Life is strange. That's the only consistent truth that I've witnessed firsthand, and I have witnessed it many times. Names, people, and habits fade. You meet new people, do different things, and the people around you never have an inkling of the things you do that don't involve them, how personal and shaping they can be, how they alter you in subtle ways over time, and how they lead to a series of events and experiences that change you more overtly. A year and change has passed, and now I'm back in this game. The maps are different, the graphics are different, the classes are different, the experience is more refined and intuitive. At the core, it's the same game. And yet more importantly than that, I'm different. I want to believe I'm more refined and intuitive. I think the truth is more akin to me just being older and having my emotional investments be different.

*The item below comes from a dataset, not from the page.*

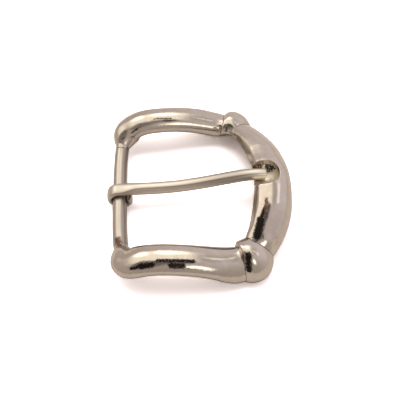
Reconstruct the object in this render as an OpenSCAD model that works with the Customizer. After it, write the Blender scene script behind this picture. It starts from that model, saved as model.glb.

I don't care about items, or progression. Those things are cool, and I hope the guild succeeds with or without me. But I have a different life now. A more adult life. All I want is to have fun with my friends. Maybe because my friend over the internet killed himself, all these things changed. Maybe not. It's just as easy to wax philosophical as it is to be ignorant. I can't say for sure that my buddy killing himself made me less susceptible to the kind of loneliness that did him in. Because maybe I am. It's hard to know yourself beyond the moment you're in. It's hard to say who you're going to be, and what you're going to do. The only thing I can say with full confidence is that my friend had no idea what kind of effect the ripples of his death would create. And I say the same thing of all the seemingly innocuous life choices we make. Many of which we don't even realize we've subscribed to. But I think it's worth some thought. Time is our currency, and what we spend it on has value, but it's up to us to ponder at and try to understand that value.

Comments

Brian said…
You've managed to make a post about WoW be good and thought-provoking. Well done.